Congruence test of molecular clock calibration hypotheses based on Bayes factor comparisons

Molecular clock calibration is a crucial step for placing phylogenetic trees in the temporal framework required to test evolutionary hypotheses and estimate evolutionary rates. In general, most authors agree that the best approach is to incorporate multiple calibrations to avoid the risk of bias associated with a single dating source. However, the indiscriminate inclusion of as many calibration points as possible can lead to tree shape distortion and an overestimation of the variation in evolutionary rates among branches due to errors in the geological, paleontological or paleogeographic information used for dating. We present a test of congruence among calibration hypotheses to assist their filtering prior to molecular clock analysis, which we have called Bayes Factor Cluster Analysis (BFCA).
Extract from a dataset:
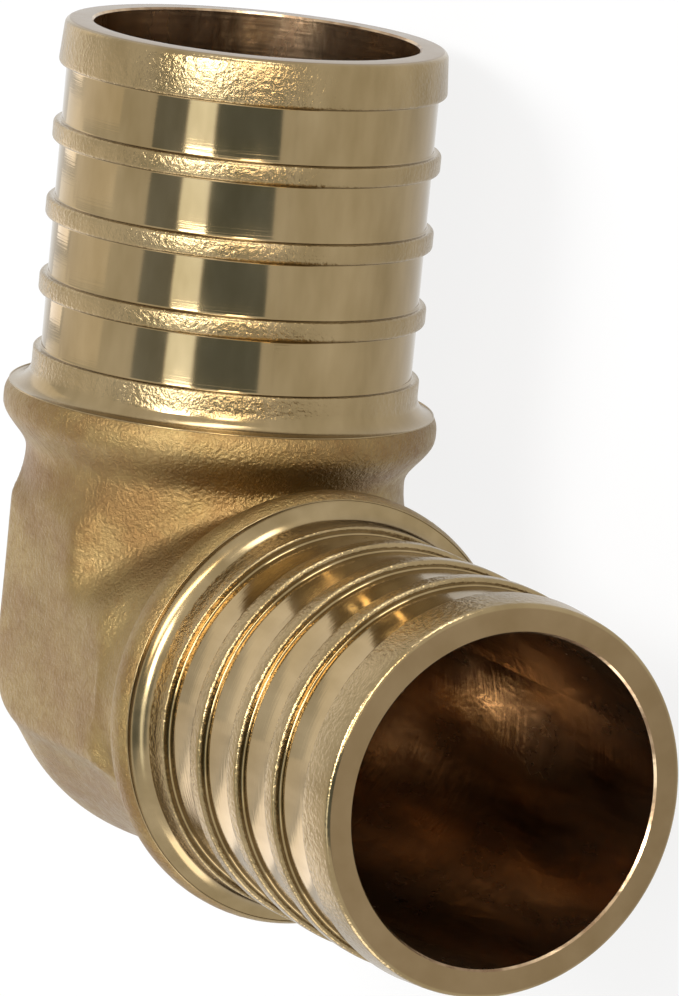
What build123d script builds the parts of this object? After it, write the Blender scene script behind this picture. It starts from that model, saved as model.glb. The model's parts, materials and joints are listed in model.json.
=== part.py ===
"""Brass crimp elbow, 90 degrees, for cross-linked polyethylene (PEX) tube of the 1-inch size.

A forged elbow with two identical barbed inserts turned on its ends and a waterway drilled
through both.  Millimetres.  The origin is where the two waterway axes cross, one leg runs
along +X and the other along +Y, and +Z is up as the elbow lies on its side.
"""
from build123d import *
import os

os.makedirs("parts", exist_ok=True)

# ---------------------------------------------------------------- sizes, the whole elbow
centre_to_end = 35.6          # from the crossing of the axes to each end face
bore_mouth_break = 0.12       # small chamfer where the bore meets the end face

# ---------------------------------------------------------------- sizes, the turned insert
# Lengths here are measured from the end face back along the leg.
tube_bore_radius = 11.1       # inside radius of the tube that goes over the insert
insert_clearance = 0.15       # how much smaller the ribs are than the tube, on the radius
rib_radius = tube_bore_radius - insert_clearance
stem_depth = 0.45             # the stem between the ribs is this much lower than the ribs
stem_radius = rib_radius - stem_depth
insert_wall = 1.3             # wall between the stem and the waterway
bore_radius = stem_radius - insert_wall

tip_band_length = 2.6         # the band at the mouth, which leads the tube on
tip_lead_in = 0.20            # how much narrower the band is at the mouth than at its back
tip_front_round = 0.26        # rounding of the band's front edge
tip_back_round = 0.26         # rounding of the band's back edge

rib_count = 3
rib_width = 1.18              # width of a rib before its two corners are rounded
rib_pitch = 4.34
first_rib_centre = 6.33
rib_round = 0.28              # rounding of a rib's two corners
root_round = 0.12             # nose radius of the tool, left at the foot of every step

base_band_start = 18.68       # the band that the tube stops on, next to the collar
base_band_round = 0.30
flare_round = 1.0             # the concave curve from the base band out onto the collar
shoulder_depth = 20.75        # here the turned surface ends and the forged skin begins

# ---------------------------------------------------------------- sizes, the forging
neck_wall = 1.55              # wall of the elbow's own tube, and of the ball at its heel
collar_land = 0.33            # how far the collar stands out beyond the turned flare
collar_front_round = 0.7      # the forged edge that the turned shoulder cuts into
collar_length = 1.55          # from the turned shoulder back to the end of the collar
collar_back_round = 0.85
collar_slope_length = 1.9     # from the collar down to the neck
neck_round = 1.5              # where the slope meets the neck
turning_allowance = 0.35      # forged length that is turned away in front of the shoulder
crotch_radius = 1.1           # inside corner between the two legs

flat_half_width = 4.2         # the flats on both cheeks of the elbow
flat_proud = 0.06             # how far they stand above the crest of the neck
flat_length = 8.6             # how far they run along each leg from the crossing
flat_draft = 24.0             # degrees, for release from the die
flat_edge_round = 0.6
flat_heel_round = 5.2
flat_crotch_round = 2.4
flat_end_round = 1.0
# The forging sits a little off the axes that its ends were turned and drilled on.
forging_offset = (-0.04, 0.05, 0.07)

# ---------------------------------------------------------------- derived
shoulder = centre_to_end - shoulder_depth
flare_start = shoulder + flare_round
flare_radius = rib_radius + flare_round
collar_radius = flare_radius + collar_land
neck_radius = bore_radius + neck_wall
base_band_edge = centre_to_end - base_band_start
tip_band_edge = centre_to_end - tip_band_length
tip_radius = rib_radius - tip_lead_in
rib_centres = [centre_to_end - first_rib_centre - i * rib_pitch for i in range(rib_count)]
collar_front = shoulder + turning_allowance
collar_back = shoulder - collar_length
neck_start = collar_back - collar_slope_length
bend_radius = neck_radius + crotch_radius
flat_height = neck_radius + flat_proud

# Each leg is drawn in its own plane: local x is the distance from the crossing, local y the
# radius.  The forging is drawn in the same planes moved by its offset.
x_leg = Plane(origin=(0, 0, 0), x_dir=(1, 0, 0), z_dir=(0, 0, 1))
y_leg = Plane(origin=(0, 0, 0), x_dir=(0, 1, 0), z_dir=(0, 0, -1))
x_forged = Plane(origin=forging_offset, x_dir=(1, 0, 0), z_dir=(0, 0, 1))
y_forged = Plane(origin=forging_offset, x_dir=(0, 1, 0), z_dir=(0, 0, -1))


def corner(sketch, along, across):
    """The vertex of a profile nearest to this point."""
    return sketch.vertices().sort_by_distance((along, across))[0]


# ---------------------------------------------------------------- the cheek flats
# One drafted pad, bent like the elbow.  It is drawn at its full height and widens towards
# the axes, so its foot is buried in the neck.
with BuildPart() as upper_flat:
    with BuildSketch(x_forged.offset(flat_height)):
        with BuildLine():
            Polyline(
                (-flat_half_width, -flat_half_width),
                (flat_length, -flat_half_width),
                (flat_length, flat_half_width),
                (flat_half_width, flat_half_width),
                (flat_half_width, flat_length),
                (-flat_half_width, flat_length),
                close=True,
            )
        make_face()
    extrude(amount=-flat_height / 2, taper=-flat_draft)
    # Rounded one by one, then around the rim: the slanting edges each start at a corner.
    for along, across, rounding in (
        (-flat_half_width, -flat_half_width, flat_heel_round),
        (flat_half_width, flat_half_width, flat_crotch_round),
        (flat_length, -flat_half_width, flat_end_round),
        (flat_length, flat_half_width, flat_end_round),
        (flat_half_width, flat_length, flat_end_round),
        (-flat_half_width, flat_length, flat_end_round),
    ):
        start = x_forged.from_local_coords((along, across, flat_height))
        rim_corner = upper_flat.vertices().sort_by_distance(start)[0]
        slanting = [e for e in upper_flat.edges() if abs((e @ 1 - e @ 0).Z) > flat_height / 4]
        fillet(ShapeList(slanting).sort_by_distance(rim_corner)[0], rounding)
    fillet(upper_flat.faces().sort_by(Axis.Z)[-1].edges(), flat_edge_round)

# ---------------------------------------------------------------- the forging
with BuildPart() as elbow:
    for leg in (x_forged, y_forged):
        with BuildSketch(leg) as collar_profile:
            with BuildLine():
                Polyline(
                    (0, 0),
                    (collar_front, 0),
                    (collar_front, collar_radius),
                    (collar_back, collar_radius),
                    (neck_start, neck_radius),
                    (0, neck_radius),
                    close=True,
                )
            make_face()
            fillet(corner(collar_profile, collar_front, collar_radius), collar_front_round)
            fillet(corner(collar_profile, collar_back, collar_radius), collar_back_round)
            fillet(corner(collar_profile, neck_start, neck_radius), neck_round)
        revolve(axis=Axis(leg.origin, leg.x_dir))
    # The heel is rounded as a ball of the neck's radius.
    with Locations(x_forged):
        Sphere(neck_radius)
    # The inside corner is filled by a bend of the same tube.
    bend_start = Plane(
        origin=x_forged.from_local_coords((bend_radius, 0, 0)),
        x_dir=(0, 1, 0),
        z_dir=(1, 0, 0),
    )
    with BuildSketch(bend_start):
        Circle(neck_radius)
    revolve(
        axis=Axis(x_forged.from_local_coords((bend_radius, bend_radius, 0)), (0, 0, -1)),
        revolution_arc=90,
    )
    # Both cheeks have the same flat.
    add(upper_flat.part)
    mirror(upper_flat.part, about=x_forged)

    # ------------------------------------------------------------ turning
    for leg in (x_leg, y_leg):
        # The shoulder is faced off square to the leg.
        with BuildSketch(Plane(origin=leg.from_local_coords((shoulder, 0, 0)),
                               z_dir=leg.x_dir)):
            Circle(collar_radius + collar_length)
        extrude(amount=turning_allowance * 2, mode=Mode.SUBTRACT)
    for leg in (x_leg, y_leg):
        with BuildSketch(leg) as insert_profile:
            with BuildLine():
                Polyline(
                    (shoulder, flare_radius),
                    (shoulder, stem_radius),
                    (collar_back, stem_radius),
                    (collar_back, 0),
                    (centre_to_end, 0),
                    (centre_to_end, tip_radius),
                    (tip_band_edge, rib_radius),
                    (tip_band_edge, stem_radius),
                    (rib_centres[0] + rib_width / 2, stem_radius),
                )
                for i in range(rib_count):
                    front = rib_centres[i] + rib_width / 2
                    back = rib_centres[i] - rib_width / 2
                    following = rib_centres[i] - rib_pitch + rib_width / 2
                    if i == rib_count - 1:
                        following = base_band_edge
                    Polyline(
                        (front, stem_radius),
                        (front, rib_radius),
                        (back, rib_radius),
                        (back, stem_radius),
                        (following, stem_radius),
                    )
                Polyline(
                    (base_band_edge, stem_radius),
                    (base_band_edge, rib_radius),
                    (flare_start, rib_radius),
                )
                RadiusArc((flare_start, rib_radius), (shoulder, flare_radius), flare_round)
            make_face()
            fillet(corner(insert_profile, centre_to_end, tip_radius), tip_front_round)
            fillet(corner(insert_profile, tip_band_edge, rib_radius), tip_back_round)
            fillet(corner(insert_profile, tip_band_edge, stem_radius), root_round)
            for centre in rib_centres:
                for edge in (centre + rib_width / 2, centre - rib_width / 2):
                    fillet(corner(insert_profile, edge, rib_radius), rib_round)
                    fillet(corner(insert_profile, edge, stem_radius), root_round)
            fillet(corner(insert_profile, base_band_edge, rib_radius), base_band_round)
            fillet(corner(insert_profile, base_band_edge, stem_radius), root_round)
        revolve(axis=Axis(leg.origin, leg.x_dir))

    # ------------------------------------------------------------ drilling
    for leg in (x_leg, y_leg):
        with BuildSketch(leg):
            with BuildLine():
                Polyline(
                    (0, 0),
                    (centre_to_end, 0),
                    (centre_to_end, bore_radius + bore_mouth_break),
                    (centre_to_end - bore_mouth_break, bore_radius),
                    (0, bore_radius),
                    close=True,
                )
            make_face()
        revolve(axis=Axis(leg.origin, leg.x_dir), mode=Mode.SUBTRACT)
    Sphere(bore_radius, mode=Mode.SUBTRACT)

elbow.part.label = "elbow"
export_step(elbow.part, "parts/elbow.step")
print("elbow", round(elbow.part.volume, 1), "mm3", elbow.part.is_valid, len(elbow.part.solids()))
print(elbow.part.bounding_box())
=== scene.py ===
# %% [markdown]
# A brass elbow for plastic water tube, built and dressed in Blender.
#
# The real fitting is made in three steps: a hot bar is pressed in a die into a bent blank,
# both ends of the blank are turned in a lathe, and a waterway is drilled through it.  This
# lesson makes the model in the same three steps, because each step leaves its own surface:
# a dull grainy skin, bright turned bands, and a dark drilled hole.

# %% Start from the fixed frame
import json
import math

import bpy
from mathutils import Matrix, Quaternion, Vector


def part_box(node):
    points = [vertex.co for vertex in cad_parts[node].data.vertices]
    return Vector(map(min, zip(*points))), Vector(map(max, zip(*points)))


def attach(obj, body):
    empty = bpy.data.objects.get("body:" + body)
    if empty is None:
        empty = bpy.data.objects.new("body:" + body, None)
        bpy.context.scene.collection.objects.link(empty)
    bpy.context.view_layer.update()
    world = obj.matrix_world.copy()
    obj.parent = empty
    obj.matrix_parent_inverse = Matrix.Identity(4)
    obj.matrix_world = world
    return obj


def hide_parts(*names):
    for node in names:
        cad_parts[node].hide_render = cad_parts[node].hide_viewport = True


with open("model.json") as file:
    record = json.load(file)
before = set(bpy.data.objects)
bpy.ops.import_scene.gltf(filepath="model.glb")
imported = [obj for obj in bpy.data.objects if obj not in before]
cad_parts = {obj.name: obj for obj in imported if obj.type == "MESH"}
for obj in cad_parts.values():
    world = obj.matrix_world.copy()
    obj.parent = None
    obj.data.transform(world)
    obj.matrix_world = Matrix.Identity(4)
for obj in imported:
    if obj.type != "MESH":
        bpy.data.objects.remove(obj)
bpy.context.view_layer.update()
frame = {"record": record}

MM = 0.001
mounts = {m["name"]: m for m in frame["record"]["mounts"]}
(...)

This is a heuristic method based on the comparison of pairwise calibrations hypotheses by Bayes factors that allows identifying sets of congruent calibrations. We have tested BFCA through simulation using beast and mcmctree programs and analysed a real case of multiple calibration hypotheses to date the evolution of the genus Carabus (Coleoptera: Carabidae). The analyses of simulated data showed the predictability of change in Bayes factors when comparing alternative calibration hypotheses on a particular tree topology, and thus the suitability of BFCA in identifying unreliable calibrations, especially in cases with limited variation in evolutionary rates among branches. The exclusion of inconsistent calibrations as identified by BFCA produced significant changes in the estimation of divergence times and evolutionary rates in the genus Carabus, illustrating the importance of filtering calibrations before analyses. The method has been implemented in an open-source R package called bfca to simplify its application.